One of the most common initial points of entry for IMG physicians into the USA medical workforce is residency training program enrollment, even if physicians have already completed postgraduate training in their home countries. The reliance of many inner-city hospitals on IMGs has thwarted calls by medical policy organizations, such as the Council on Graduate Medical Education, to reduce the number of IMGs admitted to residency programs as a means of narrowing the IMG pipeline to the USA
There is little debate within the USA government or other institutions about the social justice implications of obtaining health professionals from poor countries [16
]. Typically, research on the issues surrounding the role(s) of IMGs in the USA has focused on 1)whether IMGs practicing here contribute to a surplus of physician labor (which could tend to lower physician salaries and/or drive up health care costs) [17
]; 2) the quality of care delivered by IMGs [20
]; and 3) the contribution of IMGs to the "health safety net" in rural or underserved areas [21
The ethics of health professional migration from poor countries to rich ones is complicated by the competition of legitimate interests – each country's need for an adequate health workforce as opposed to each individual's human right to travel. When health professionals travel to receive training and then return to apply their skills, there are advantages to the home country. Additionally, emigrants of all social classes from poor countries typically send funds home to relatives, although sub-Saharan African remittances, at less than USD 5 billion, comprise the lowest dollar amounts of any other poor world region [8
]. Further, it must be noted that individuals having benefit of public funds for their medical training are sending their remittances home to private parties with no direct gain for the health or education systems.
Immigration theory informs us that "push factors" prompt professionals to leave poor countries in favor of settling in higher income countries [22
]. Negative factors in the sending countries include insufficient suitable employment, lower pay, unsatisfactory working conditions, poor infrastructure and technology, lower social status and recognition, and repressive governments. Simultaneously, "pull factors" in wealthier countries systematically attract physicians. These include training opportunities, higher living standards, better practice conditions and more sophisticated research conditions.
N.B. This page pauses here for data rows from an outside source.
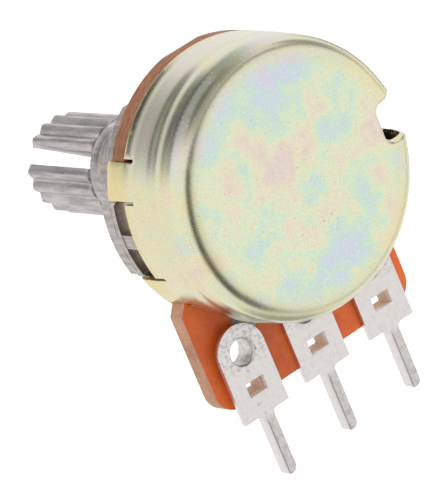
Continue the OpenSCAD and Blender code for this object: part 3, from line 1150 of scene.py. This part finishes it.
    def under_arch(self, x: float, y: float) -> bool:
        """Say whether a point of the wall is cut away over the terminals.

        Args:
            x: Its place along X.
            y: Its height.

        Returns:
            Whether it is.
        """
        shoulder = self.arch_top - self.arch_r
        if y >= self.arch_top:
            return False
        if y <= shoulder:
            k = (y - self.rim) / (shoulder - self.rim)
            return abs(x) < self.arch_w - self.arch_slope * max(k, 0.0)
        centre = self.arch_w - self.arch_slope - self.arch_r
        return abs(x) < centre or math.hypot(abs(x) - centre, y - shoulder) < self.arch_r

    def outlines(self) -> list[list[Pair]]:
        """Give the lines that the flat pattern is cut along.

        Returns:
            The lines, as points in the plane, with the outline of the notch third from the end.
        """
        lines = [[(self.at.wall, math.radians(a)) for a in np.arange(0, 361, self.rim_step)]]
        for middle in self.tab_angles:
            lines += self.tab_lines(math.radians(middle))
        spread = math.asin(self.notch_half / self.back_r)
        foot = [(self.flap_start, math.pi + spread * k) for k in np.linspace(-1, 1, 9)]
        lines += [self.arch_line(), self.notch_line(), self.flap_line(), foot]
        return [[(s * math.cos(a), s * math.sin(a)) for s, a in line] for line in lines]

    def tab_lines(self, middle: float) -> list[list[Pair]]:
        """Give the outline of one tab and of the slits beside it.

        Args:
            middle: The angle of its middle.

        Returns:
            The lines, as (distance, angle) points.
        """
        rim, end, half = self.at.wall, self.at.tab, self.tab_half / self.rim_r
        deep = rim - self.slit_l
        lines = [[(rim, middle - half),
                  *((s, middle - half) for s in np.linspace(rim, end, 14)[1:]),
                  *((end, middle + half * k) for k in np.linspace(-1, 1, 8)[1:-1]),
                  *((s, middle + half) for s in np.linspace(end, rim, 14))]]
        for side in (-1, 1):
            near, far = (middle + side * (self.tab_half + w) / self.rim_r for w in (0, self.slit))
            lines += [[(rim, near), (deep, near)], [(rim, far), (deep, far)]]
            lines.append([(deep + self.slit_end_r * math.cos(a),
                           (near + far) / 2 + self.slit_end_r * math.sin(a) / self.rim_r)
                          for a in np.linspace(0, 2 * math.pi, 17)])
        return lines

    def arch_line(self) -> list[Pair]:
        """Give the outline of the arch over the terminals.

        Returns:
            The line, as (distance, angle) points.
        """
        shoulder, inner = self.arch_top - self.arch_r, self.arch_w - self.arch_slope
        half = [(self.arch_w, self.rim)]
        half += [(self.arch_w - self.arch_slope * k, self.rim + (shoulder - self.rim) * k)
                 for k in np.linspace(0, 1, 6)[1:]]
        half += [(inner - self.arch_r + self.arch_r * math.cos(a), shoulder + self.arch_r * math.sin(a))
                 for a in np.linspace(0, math.pi / 2, 9)[1:]]
        half += [(x, self.arch_top) for x in np.linspace(inner - self.arch_r, 0, 14)[1:]]
        both = [(x, self.along(y)) for x, y in half + [(-x, y) for x, y in reversed(half[:-1])]]
        return [(s, -math.acos(x / self.profile(s)[0])) for x, s in both]

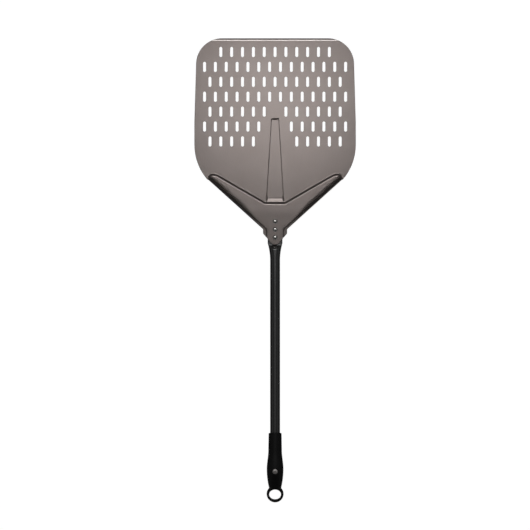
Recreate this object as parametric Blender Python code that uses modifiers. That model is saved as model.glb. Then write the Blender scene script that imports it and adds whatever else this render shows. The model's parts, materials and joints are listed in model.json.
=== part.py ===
"""Perforated pizza peel: a pressed aluminium head riveted to a coated tube, with a moulded grip.

Units are metres and +Z is up. The peel lies on its underside, and +Y runs from the grip to the
front edge of the blade. Distances along the peel are measured back from that front edge.
"""
import math

import bmesh
import bpy
from mathutils import Matrix, Vector
from mathutils.geometry import delaunay_2d_cdt

# Whole peel
LENGTH = 0.948
FRONT_Y = LENGTH / 2
FIT_GAP = 0.0003

# Sheet of the head; heights are those of its upper face
SHEET = 0.0020
RIB_DEPTH = 0.0020
STEP_HEIGHT = 0.0045
FLANGE_DROP = 0.0069
BLADE_TOP = RIB_DEPTH + SHEET
NECK_RISE_ANGLE = math.radians(7.0)
NECK_BEND_START = 0.338
NECK_BEND_END = 0.370

# Outline of the blade
FRONT_CORNER_RADIUS = 0.0528
FRONT_HALF_WIDTH = 0.1615
HALF_WIDTH = 0.1650
WIDEST_START = 0.171
WIDEST_END = 0.218
REAR_CORNER_RADIUS = 0.1084
REAR_CORNER_SWEEP = math.radians(40.6)
CHAMFER_WIDTH = 0.0026
CHAMFER_DEPTH = 0.0014

# Outline of the wings, the ears beside the neck and the tongue
WING_CORNER = (0.1363, 0.2897)
EAR_HALF_WIDTH = 0.0246
EAR_START = 0.3900
EAR_END = 0.3992
TONGUE_RADIUS = 0.0108
TONGUE_CENTER = 0.4115

# Pressed step: the upper edge of the wings and the neck
STEP_CENTER = (0.0203, 0.3368)
STEP_SLOPE = math.radians(29.9)
STEP_TIP_DISTANCE = 0.2787
STEP_TIP_CORNER = (0.1318, 0.2800)
STEP_TIP_SIDE = (0.1352, 0.2845)
STEP_HALF_RUN = 0.0036
FLANGE_RUN = 0.0140
FLANGE_STEEPEST = 0.92
EAR_FLANGE_RUN = 0.0072

# Tapered rib
RIB_START = 0.1655
RIB_END = 0.3345
RIB_START_HALF_WIDTH = 0.0077
RIB_END_HALF_WIDTH = 0.0182
RIB_WALL_RUN = 0.0030
RIB_RAMP_RUN = 0.0065

# Slots: pitch across, and for each row the first and the last place counted in pitches
SLOT_WIDTH = 0.0060
SLOT_LENGTH = 0.0208
SLOT_PITCH = 0.02219
SLOT_ROW_PITCH = 0.0305
FIRST_SLOT_ROW = 0.0279
SLOT_ROWS = ((0.0, 5.0), (0.5, 6.5), (0.0, 6.0), (0.5, 6.5), (1.0, 6.0), (1.5, 6.5), (2.0, 6.0))

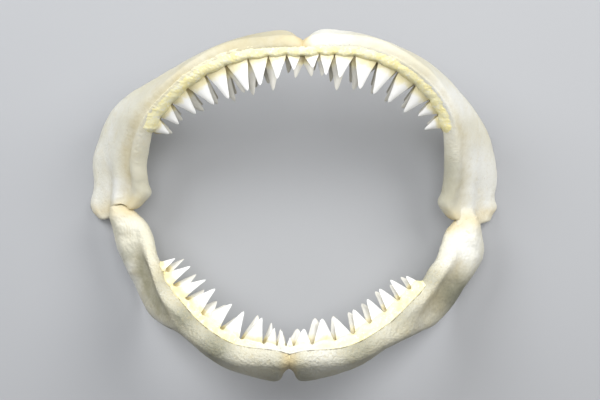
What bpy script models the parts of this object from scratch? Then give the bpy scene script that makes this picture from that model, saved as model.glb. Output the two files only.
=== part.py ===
"""Dried jaws of a large bull shark, lying on their back with the gape upward.

Sizes are in millimetres. X runs across the jaws, +Y from the hinge line towards the upper
jaw and +Z the way the open mouth faces. Each half jaw is a loft of upright sections: a round
tooth-bearing bar on the mouth side, tapering to a thin blade on the outer side.
"""

import math

import bmesh
import bpy
import numpy as np
from mathutils import Vector

MM = 0.001

# Arch stations from the symphysis to the joint, one row per section:
# inner edge x, y, z; outer edge x, y, z; bar radius; half thickness of the outer rim.
UPPER_ARCH = (
    (1.5, 148.5, 146.0, 1.5, 166.0, 126.0, 8.5, 3.6),
    (20.0, 150.0, 145.0, 23.0, 175.0, 120.0, 9.0, 3.6),
    (62.5, 145.5, 136.0, 77.5, 164.5, 107.0, 10.0, 3.4),
    (103.5, 126.5, 117.0, 137.5, 138.5, 71.0, 11.0, 3.2),
    (134.5, 95.5, 92.0, 187.5, 100.5, 24.0, 11.0, 3.0),
    (146.5, 58.0, 68.0, 207.0, 54.0, 1.0, 10.5, 3.2),
    (146.0, 30.0, 55.0, 204.5, 24.0, 1.0, 10.0, 3.6),
    (142.5, 16.5, 50.0, 207.0, 6.0, 2.0, 9.5, 3.8),
    (156.0, 3.0, 44.0, 199.0, -8.5, 9.0, 8.0, 4.2),
)
LOWER_ARCH = (
    (3.4, -122.7, 142.0, 3.4, -150.5, 106.0, 9.5, 3.8),
    (18.0, -122.0, 141.0, 20.5, -162.0, 98.0, 10.0, 3.8),
    (53.5, -116.5, 130.0, 67.0, -149.0, 83.0, 11.0, 3.4),
    (86.5, -97.0, 112.0, 108.0, -123.5, 54.0, 11.5, 3.2),
    (115.5, -72.0, 91.0, 149.0, -106.0, 13.0, 11.5, 3.0),
    (135.0, -48.0, 70.0, 172.5, -65.5, 0.5, 10.5, 3.2),
    (144.0, -25.5, 54.0, 185.5, -34.0, 4.0, 9.5, 3.4),
    (148.5, -13.0, 47.0, 186.0, -15.0, 15.0, 8.5, 4.0),
    (159.5, -1.0, 42.0, 182.0, 0.0, 28.0, 6.5, 4.5),
)
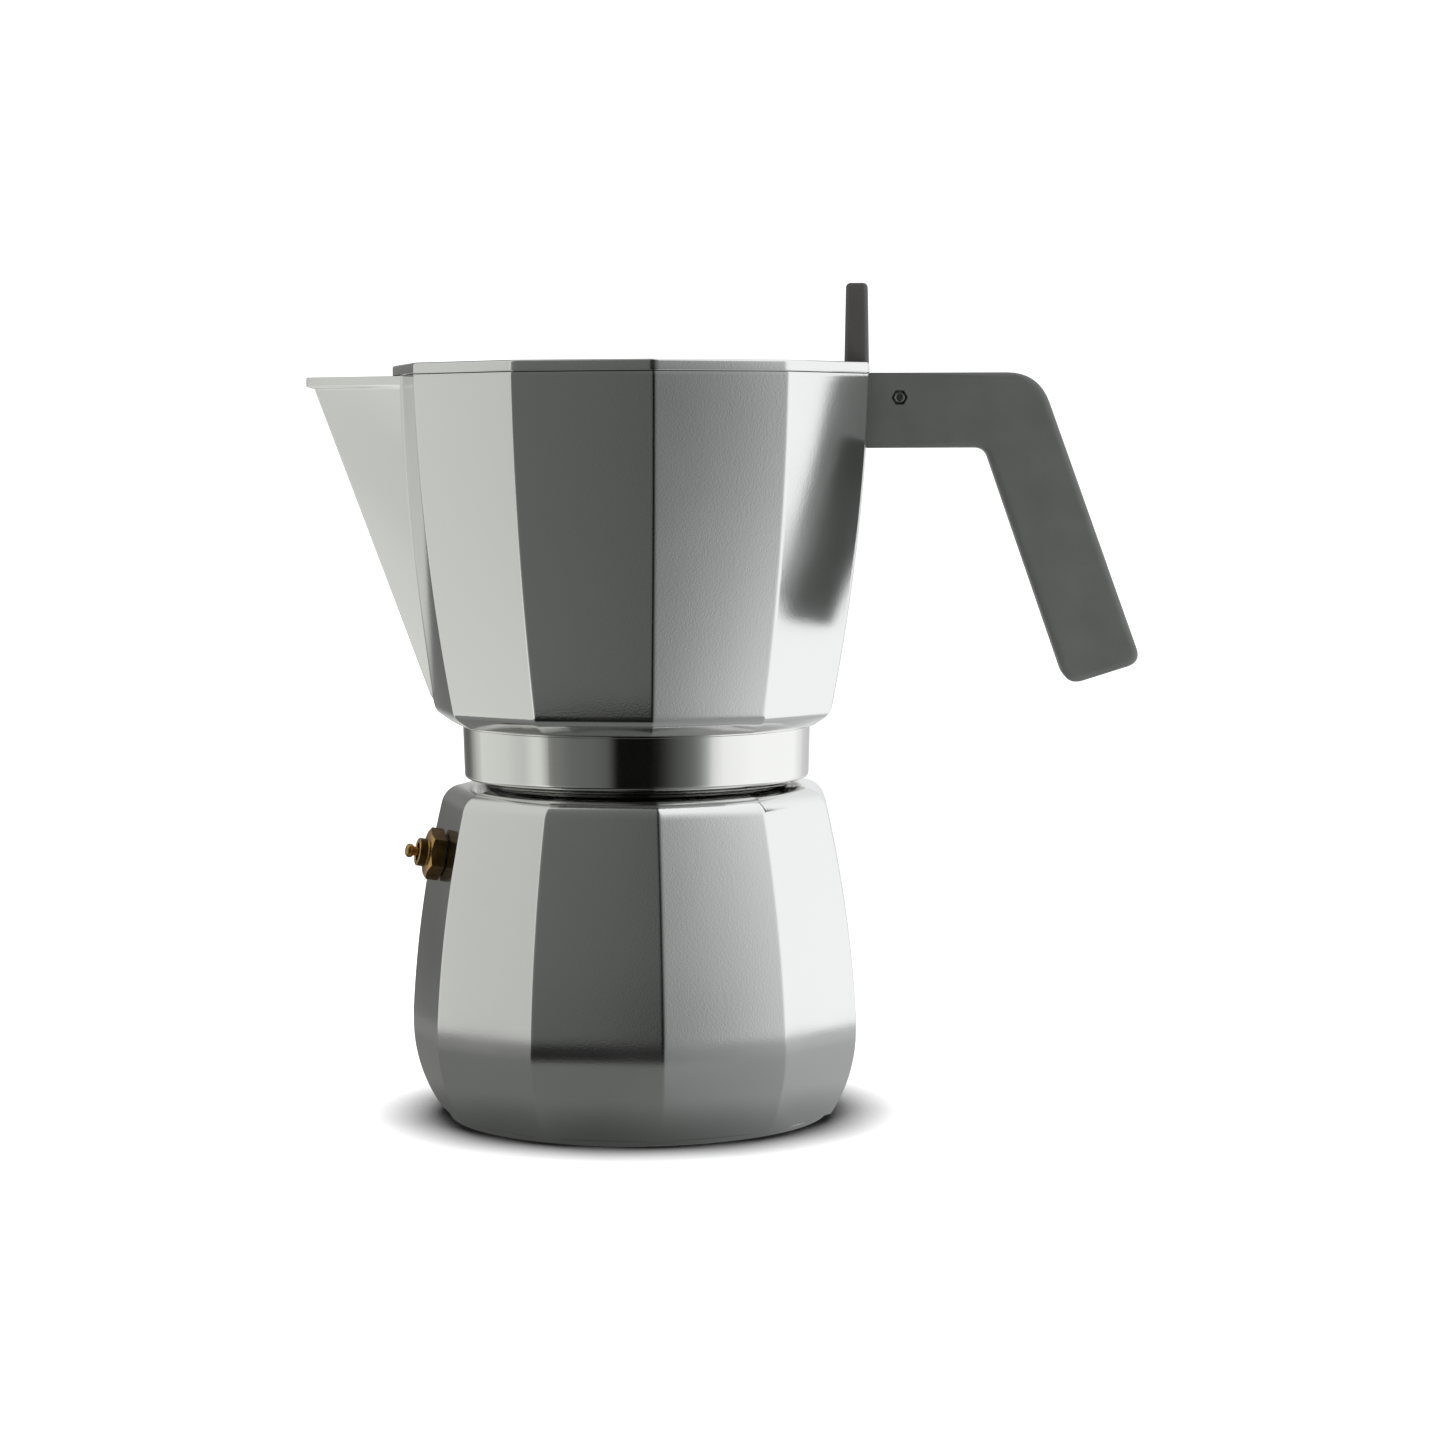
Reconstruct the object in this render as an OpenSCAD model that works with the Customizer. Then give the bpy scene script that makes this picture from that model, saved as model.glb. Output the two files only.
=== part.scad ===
// Stovetop coffee maker with eleven flat sides: boiler, funnel, collector with a spout, lid and handle.
// Origin: centre of the boiler's foot. +Z is up, +X points to the handle and -X to the spout.

/* [Flat-sided body] */
// Number of flat sides of the boiler, the collector and the lid
sides = 11; // [9:2:13]
// Thickness of the cast walls
wall = 3; // [2.6:0.1:3.2]
// How far the boiler's flats are turned against the collector's, in degrees
boiler_turn = 1.8; // [0:0.1:4]

/* [Boiler] */
// Radius of the round foot
foot_r = 45.1; // [43:0.1:46]
// Height of the round foot
foot_h = 1.75; // [1:0.05:2.5]
// Radius over the corners where the boiler is widest
belly_r = 54.8; // [53.5:0.1:56]
// Height of the widest place
belly_z = 22; // [20:0.5:24]
// Height where the shoulder starts to turn in
shoulder_z = 75.5; // [74.5:0.1:76]
// Inside radius of the neck
neck_bore_r = 33.9; // [33.7:0.1:34.1]
// Height of the neck's top face
neck_top = 91; // [90.8:0.05:91]

/* [Safety valve] */
// Distance from the pot's axis to the valve's seat on the wall
valve_reach = 47.85; // [47.6:0.05:48]
// Height of the valve's seat on the wall
valve_z = 64.1; // [62:0.1:66]
// Upward tilt of the valve, in degrees
valve_tilt = 9.5; // [8:0.5:11]
// Hexagon size across flats
hex_af = 10.8; // [9.8:0.1:11]
// How far the stem slides out
stem_travel = 1.8; // [1:0.1:1.9]

/* [Funnel] */
// Outside radius of the coffee cup
cup_r = 33.2; // [32.8:0.1:33.3]
// Height of the perforated floor of the cup
screen_z = 69; // [67:0.5:72]
// Height of the stem's lower end above the table
stem_end_z = 12; // [10:0.5:16]

/* [Collector] */
// Radius over the corners at the rim
rim_r = 58.5; // [58:0.1:59]
// Height of the rim
rim_z = 178; // [177:0.5:179]
// Outside radius of the round screw collar
collar_r = 41.7; // [41.5:0.1:42.5]
// Height of the collar's lower edge
collar_z = 81.75; // [81.5:0.05:82.5]
// Height of the top of the inner column
column_top = 152; // [145:1:158]

/* [Spout] */
// Height where the spout's keel leaves the body
spout_low = 100.6; // [99:0.1:103]
// How far the keel runs outwards for each millimetre of height
spout_rake = 0.3735; // [0.35:0.005:0.4]
// Width of the spout's root along a flat, at the rim
spout_root = 15.3; // [13:0.1:17]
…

The "world systems framework theory" stresses the more permeable barriers between and among countries created by the standardized curriculum and English language used in world medical schools, the use of common research methods and shared scientific knowledge, the easy articulation of requirements of practice across countries, and the weakened nationalism that occurs as a result of professional training [23
]. Other theories characterize migration as a decision of family units, rather than individuals, emphasizing the insurance nature of establishing what are, in effect, "branch offices" in multiple locations [24
Given the enduring migration from poor countries to rich ones, only likely to increase with the international liberalization of trade in health services [25
], concerns for global health require the maintenance of an adequate health workforce in poor countries.